Aerosmith’s 2001 Moment Adds Context

Context sharpens meaning. “Jaded” arrived as the first single from Just Push Play in early 2001, right as Aerosmith were balancing legacy-band status with mainstream pop visibility. They performed it around the time of the 2001 American Music Awards and the Super Bowl XXXV halftime show, and the song later earned a Grammy nomination.

That public moment matters because “Jaded” sounds like a veteran band trying to translate old hard-rock drama into a new pop landscape. It is shinier than their 1970s work, but the emotional core is still messy and human.

The music video, directed by Francis Lawrence and featuring Mila Kunis, reinforces that idea. Its “jaded” young woman moves through glamorous spaces with a blank, disconnected mood. The visuals echo the song’s warning: beauty and stimulation are everywhere, but real feeling is harder to find.

Alternate Readings Worth Considering

Interpretation: Some listeners hear “Jaded” as a generational song, with an older voice looking at a younger person shaped by celebrity culture, indulgence, or media overload. That reading fits the song’s language of blur, style, and exaggeration.

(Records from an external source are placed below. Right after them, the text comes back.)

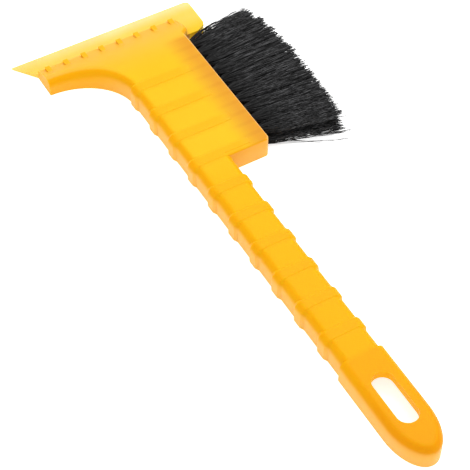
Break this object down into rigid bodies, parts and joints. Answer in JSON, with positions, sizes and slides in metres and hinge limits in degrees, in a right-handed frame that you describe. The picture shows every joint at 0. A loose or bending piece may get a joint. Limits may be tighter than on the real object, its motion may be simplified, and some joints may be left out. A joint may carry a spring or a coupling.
{
  "type": "windshield ice scraper",
  "caption": "One-piece translucent plastic ice scraper with a wide wedge blade, ice teeth, a snow brush along one side of the head, a banded grip and a hanging slot.",
  "frame": {"origin": "middle of the tool's footprint, on the plane of the open back's rim", "axes": "+X from the scraping edge to the end of the handle, +Y towards the tips of the brush, +Z from the open back to the top face"},
  "size_m": [0.278, 0.1156, 0.0119],
  "materials": {
    "amber_plastic": "translucent yellow-orange moulded plastic with a soft gloss",
    "black_bristle": "black nylon filament with a slight sheen",
    "anchor_steel": "plain flat steel strip"
  },
  "bodies": {
    "root": {"scraper_body": "amber_plastic", "tuft_anchors": "anchor_steel", "tuft_lower_01": "black_bristle", "tuft_lower_02": "black_bristle", "tuft_lower_03": "black_bristle", "tuft_lower_04": "black_bristle", "tuft_lower_05": "black_bristle", "tuft_lower_06": "black_bristle", "tuft_lower_07": "black_bristle", "tuft_lower_08": "black_bristle", "tuft_lower_09": "black_bristle", "tuft_lower_10": "black_bristle", "tuft_lower_11": "black_bristle", "tuft_upper_01": "black_bristle", "tuft_upper_02": "black_bristle", "tuft_upper_03": "black_bristle", "tuft_upper_04": "black_bristle", "tuft_upper_05": "black_bristle", "tuft_upper_06": "black_bristle", "tuft_upper_07": "black_bristle", "tuft_upper_08": "black_bristle", "tuft_upper_09": "black_bristle", "tuft_upper_10": "black_bristle"}
  },
  "joints": []
}
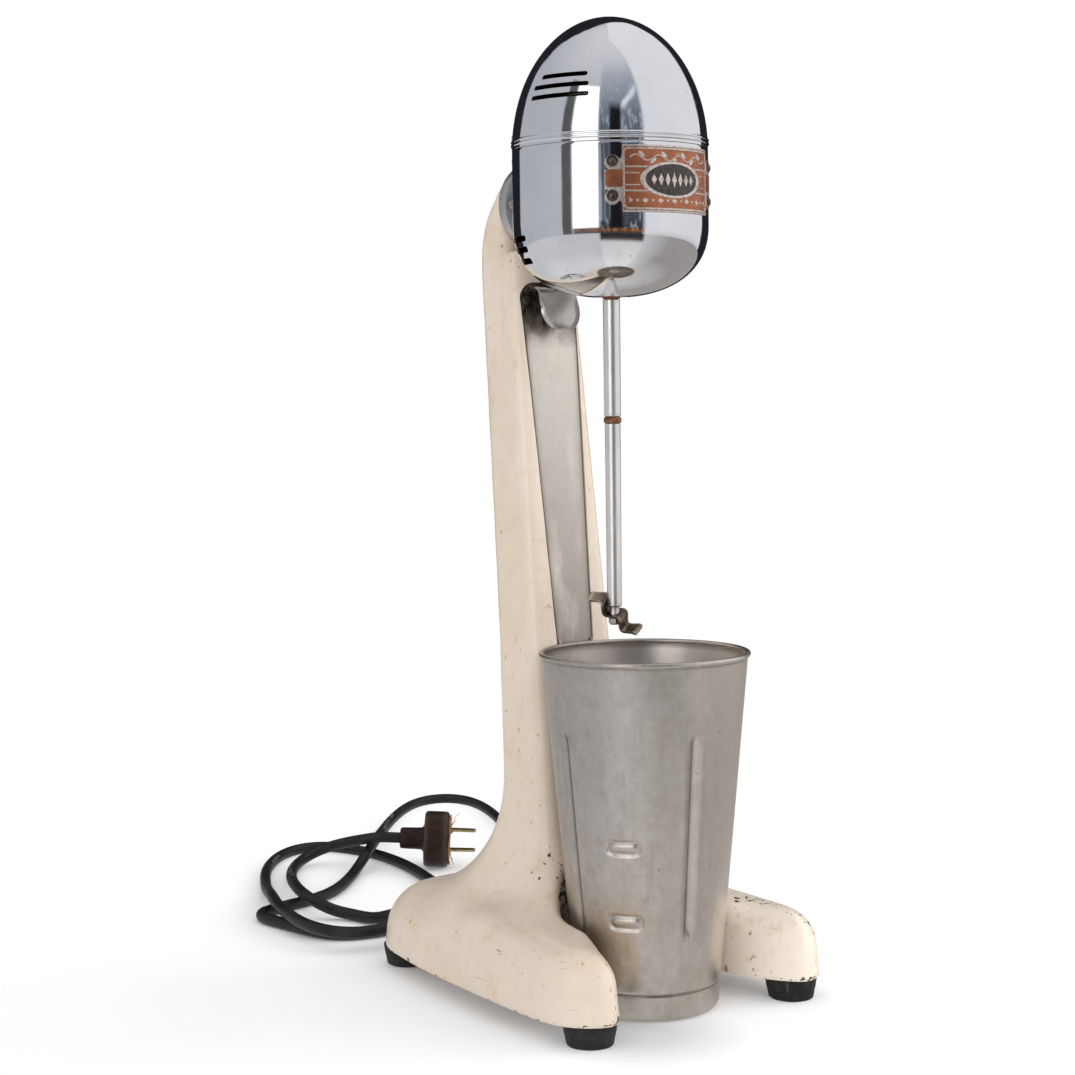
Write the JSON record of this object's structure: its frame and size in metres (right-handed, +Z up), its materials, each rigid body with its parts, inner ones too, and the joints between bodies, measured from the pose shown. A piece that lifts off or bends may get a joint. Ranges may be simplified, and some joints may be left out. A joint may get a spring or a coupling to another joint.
{
  "type": "milkshake mixer",
  "caption": "Counter drink mixer: cast stand with horseshoe base, egg-shaped chromed motor head, long spindle with wavy agitator, loose tapered steel cup, cord and plug.",
  "frame": {"origin": "on the counter plane that the four feet and the standing cup rest on, on the axis of the spindle", "axes": "+Z up along the spindle axis, -Y towards the person using the mixer (the open side of the base), +X to the right seen from the front; the stand and head are symmetric about X = 0"},
  "size_m": [0.3096, 0.5535, 0.4911],
  "materials": {
    "cream_enamel": "aged stove enamel, satin-gloss, chipped at edges",
    "plated_steel": "dull zinc plate",
    "black_rubber": "moulded, scuffed",
    "guide_steel": "lengthwise brushed, smudged",
    "cord_rubber": "smooth, slightly shiny",
    "brown_bakelite": "moulded, worn gloss",
    "fibre_board": "pressed fibre, frayed",
    "brass_blade": "tarnished",
    "wire_cover": "braided cotton",
    "cast_grey": "as cast, worn",
    "mirror_chrome": "mirror polished, light wear",
    "nameplate_copper": "copper-coloured enamel between raised metal lines",
    "felt": "oiled felt",
    "lamination_steel": "stacked steel sheets",
    "copper_winding": "enamelled copper",
    "carbon": "pressed carbon",
    "spindle_steel": "polished, spotted lower down",
    "rusty_steel": "rusted",
    "aged_brass": "dark tarnished",
    "dark_steel": "blackened steel",
    "red_plastic": "moulded",
    "cup_steel": "round-brushed, dull, spotted"
  },
  "bodies": {
    "stand": {"stand_casting": "cream_enamel", "base_plate": "plated_steel", "rubber_feet": "black_rubber", "foot_screws": "plated_steel", "guide_strip": "guide_steel", "strip_screws": "plated_steel", "cup_hook": "guide_steel", "cup_rest": "guide_steel", "cord_grommet": "black_rubber", "cord_clamp": "plated_steel", "power_cord": "cord_rubber", "plug_body": "brown_bakelite", "plug_insulator": "fibre_board", "plug_prongs": "brass_blade", "wire_leads": "wire_cover", "switch_bracket": "plated_steel", "switch_body": "brown_bakelite", "switch_terminals": "brass_blade", "lever_pin": "plated_steel", "lever_spring": "plated_steel", "mounting_flange": "cast_grey", "flange_screws": "plated_steel", "head_screws": "plated_steel", "lower_shell": "mirror_chrome", "upper_cap": "mirror_chrome", "cap_screws": "plated_steel", "nameplate": "nameplate_copper", "nameplate_rivets": "plated_steel", "motor_frame_ring": "fibre_board", "upper_bracket": "cast_grey", "lower_bracket": "cast_grey", "through_screws": "plated_steel", "upper_bearing": "brass_blade", "lower_bearing": "brass_blade", "oil_felt": "felt", "field_laminations": "lamination_steel", "field_coils": "copper_winding", "brush_holders": "brass_blade", "carbon_brushes": "carbon", "brush_springs": "plated_steel"},
    "spindle": {"motor_shaft": "plated_steel", "armature_core": "lamination_steel", "armature_windings": "copper_winding", "commutator": "copper_winding", "cooling_fan": "cast_grey", "thrust_washer": "plated_steel", "spindle_collar": "rusty_steel", "spindle_tube": "spindle_steel", "spindle_joint_ring": "rusty_steel", "spindle_rod": "spindle_steel", "agitator": "aged_brass", "agitator_nut": "spindle_steel"},
    "trip_lever": {"trip_lever": "dark_steel"},
    "switch_plunger": {"switch_plunger": "red_plastic"},
    "cup": {"malt_cup": "cup_steel"}
  },
  "joints": [
    {"name": "spindle_spin", "type": "hinge", "parent": "stand", "child": "spindle", "pos_m": [0, 0, 0.4], "axis": [0, 0, 1], "continuous": true},
    {"name": "trip_lever_tilt", "type": "hinge", "parent": "stand", "child": "trip_lever", "pos_m": [0, 0.06488, 0.35761], "axis": [-1, 0, 0], "range_deg": [0, 5]},
    {"name": "switch_plunger_press", "type": "slide", "parent": "stand", "child": "switch_plunger", "axis": [0, -0.1123, -0.9937], "range_m": [0, 0.0008]},
    {"name": "cup_lift", "type": "slide", "parent": "stand", "child": "cup", "axis": [0, 0.1044, 0.9945], "range_m": [0, 0.17]}
  ],
  "couplings": [
    {"joint": "switch_plunger_press", "follows": "trip_lever_tilt", "m_per_rad": 0.008}
  ]
}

Interpretation: Others hear it as partially self-directed. Since the narrator admits fault, the song can sound like someone condemning in another person the damage they also see in themselves.

Both readings can be true at once. That is part of the song’s staying power.

Why “Jaded” Endures

“Jaded” lasts because it wraps a hard feeling in a huge hook. It is catchy enough for radio, yet conflicted enough to reward closer listening. The song is not just saying someone is cold. It is asking how they got that way, and who helped make them that way.

For many listeners, that is the real meaning of Jaded Aerosmith: a glossy rock song about emotional numbness, delivered by a narrator who cannot fully escape blame.

Disclaimer: This article offers a good-faith interpretation based on the released song, documented background, and public commentary. Meaning can remain open to individual listeners.